Cohere has unveiled Embed v3, its latest and most capable text embedding model that achieves state-of-the-art performance on trusted benchmarks. Embed v3 demonstrates significant improvements in semantic search accuracy, especially for real-world, noisy datasets.
Embed v3 stands out in the field of text embedding models with its impressive performance on well-known benchmarks such as the Massive Text Embedding Benchmark (MTEB) and the Benchmark for Evaluating Information Retrieval (BEIR). This model not only tops the charts among 90+ models on MTEB but also excels in zero-shot dense retrieval on BEIR.
Embeddings are vector representations of text that capture semantic meaning. They enable powerful applications like semantic search by allowing comparisons between search queries and documents based on their vector similarity.
However, consistently retrieving the most relevant results remains challenging when dealing with noisy real-world data of varying quality. Documents may match a search query topic while containing little useful information.
Embed v3 tackles this problem through enhancements like evaluating content quality and relevance within the vector space itself.

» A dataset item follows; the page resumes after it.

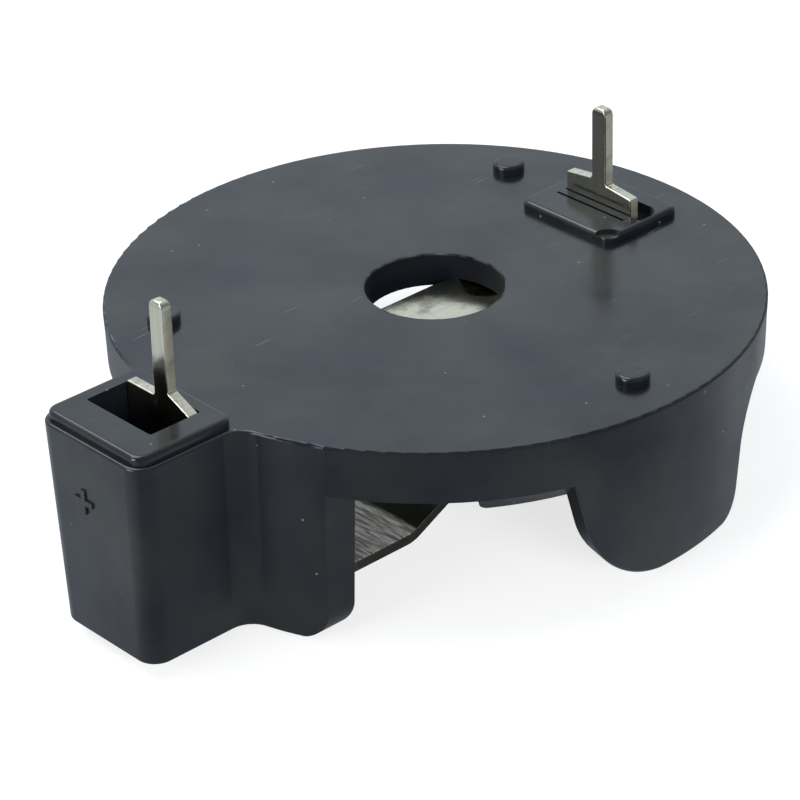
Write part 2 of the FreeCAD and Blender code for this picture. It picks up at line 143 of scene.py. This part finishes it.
def new_material(name):
    material = bpy.data.materials.new(name)
    material.use_nodes = True
    tree = material.node_tree
    tree.nodes.clear()
    place = add(tree, "TexCoord").outputs["Object"]
    in_mm = add(tree, "Mapping", {"Vector": place, "Scale": (1 / MM, 1 / MM, 1 / MM)})
    return material, tree, in_mm.outputs[0]


print("black nylon in linear light:", [round(v, 4) for v in linear("10131A")[:3]])

# %% [markdown]
# The housing is black nylon, injection-moulded against a smooth tool and worn by handling. To the eye
# it is a near-black satin with very little colour of its own: nearly all that it shows is the room,
# mirrored and a little blurred. So its base colour is almost black, and the character sits in how
# smooth each patch is. The melt leaves cloudy patches that lean blue or green and shine a little more
# or less, fingers leave long smears, and there are a few hairline scratches and specks of pale dust.
#
# Every pattern is noise at its real size in millimetres. First come two answers that several patterns
# need: how far a point is from the axis of the hole, and whether it lies on the board face.

# %% Black nylon: where a point lies
hollow, peak = 0.35, 0.65   # nearly all of a noise lies between these


def distance_from_axis(tree, in_mm):
    flat = add(tree, "VectorMath", {0: in_mm, 1: (1, 1, 0)}, operation="MULTIPLY")
    return add(tree, "VectorMath", {0: flat.outputs[0]}, operation="LENGTH").outputs["Value"]


def on_board_face(tree):
    upward = add(tree, "SeparateXYZ", {"Vector": add(tree, "TexCoord").outputs["Normal"]})
    facing = add(tree, "MapRange", {"Value": upward.outputs["Z"], "From Min": 0.9, "From Max": 0.99})
    return facing.outputs[0]


print("noise is read between", hollow, "and", peak)

# %% [markdown]
# A scratch is a noise stretched 40 times along its length and cut off near its peak. Scratches come in
# groups on the board face only, where the part slides on the bench. A speck of dust is a small dot in
# some of the cells of a Voronoi pattern. The edge of the hole gets a painted highlight: a pale ring,
# broken into patches, for the light that its rounded edge would catch.

# %% Black nylon: scratches, dust and the painted highlight on the hole's edge
scratch_width, scratch_stretch, scratch_cut = 0.05, 40, 0.8
dust_spacing, dust_radius, dust_share = 1.1, 0.055, 0.8
hole_edge, highlight_ring_width = 2.45, 0.06


def thin_scratches(tree, in_mm, turn):
    along = 1 / (scratch_stretch * scratch_width)
    lay = add(tree, "Mapping", {"Vector": in_mm, "Rotation": (0, 0, math.radians(turn)),
                                "Scale": (along, 1 / scratch_width, along)})
    streaks = add(tree, "TexNoise", {"Vector": lay.outputs[0], "Scale": 1.0, "Detail": 0.0})
    cut = add(tree, "MapRange", {"Value": streaks.outputs["Fac"], "From Min": scratch_cut,
                                 "From Max": scratch_cut + 0.03})
    return cut.outputs[0]


def grouped_scratches(tree, in_mm, board_face):
    crossed = add(tree, "Math", {0: thin_scratches(tree, in_mm, 24), 1: thin_scratches(tree, in_mm, -40)},
                  operation="MAXIMUM")
    groups = add(tree, "TexNoise", {"Vector": in_mm, "Scale": 1 / 3.0, "Detail": 1.0})
    rubbed = add(tree, "MapRange", {"Value": groups.outputs["Fac"], "From Min": 0.56, "From Max": 0.68})
    grouped = add(tree, "Math", {0: crossed.outputs[0], 1: rubbed.outputs[0]}, operation="MULTIPLY")
    return add(tree, "Math", {0: grouped.outputs[0], 1: board_face}, operation="MULTIPLY").outputs[0]


def dust_specks(tree, in_mm):
    cells = add(tree, "TexVoronoi", {"Vector": in_mm, "Scale": 1 / dust_spacing, "Randomness": 1.0})
    dot = add(tree, "MapRange", {"Value": cells.outputs["Distance"], "From Min": dust_radius / dust_spacing,
                                 "From Max": 0.5 * dust_radius / dust_spacing})
    parts = add(tree, "SeparateColor", {"Color": cells.outputs["Color"]})
    chosen = add(tree, "Math", {0: parts.outputs["Red"], 1: dust_share}, operation="LESS_THAN")
    return add(tree, "Math", {0: dot.outputs[0], 1: chosen.outputs[0]}, operation="MULTIPLY").outputs[0]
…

This allows properly ranking documents by both topic match and information quality.
Evaluations show these improvements yield substantial gains for semantic search applications. For example, on the TREC-COVID dataset based on a noisy CORD-19 web crawl, Embed v3 achieves much higher search accuracy than benchmarks like OpenAI's ada-002, correctly surfacing documents with the most pertinent details.
It also excels at "multi-hop" questions that require synthesizing details from multiple documents, critical for retrieval-augmented generative AI applications. Testing on HotpotQA showed significantly better performance at retrieving all necessary context to answer complex queries.
Cohere says Embed v3's training methodology is optimized for compression-awareness, enabling efficiently handling billions of embeddings without excessive infrastructure costs. It introduces a new mandatory parameter: input_type
. This ensures that the embedding model is optimized for specific tasks such as search_document
, search_query
, classification
, and clustering
, enhancing the quality and relevance of the results.
Embed v3 is available in English and multilingual versions supporting over 100 languages. The multilingual models support 100+ languages and can be used to search within a language (e.g., search with a French query on French documents) and across languages (e.g., search with a Chinese query on Finnish documents).
Cohere's Embed v3 represents a significant leap forward in the field of text embeddings. Its unparalleled performance, robustness to noisy data, and cost-efficient operation make it a valuable tool for developers looking to improve search applications and RAG systems.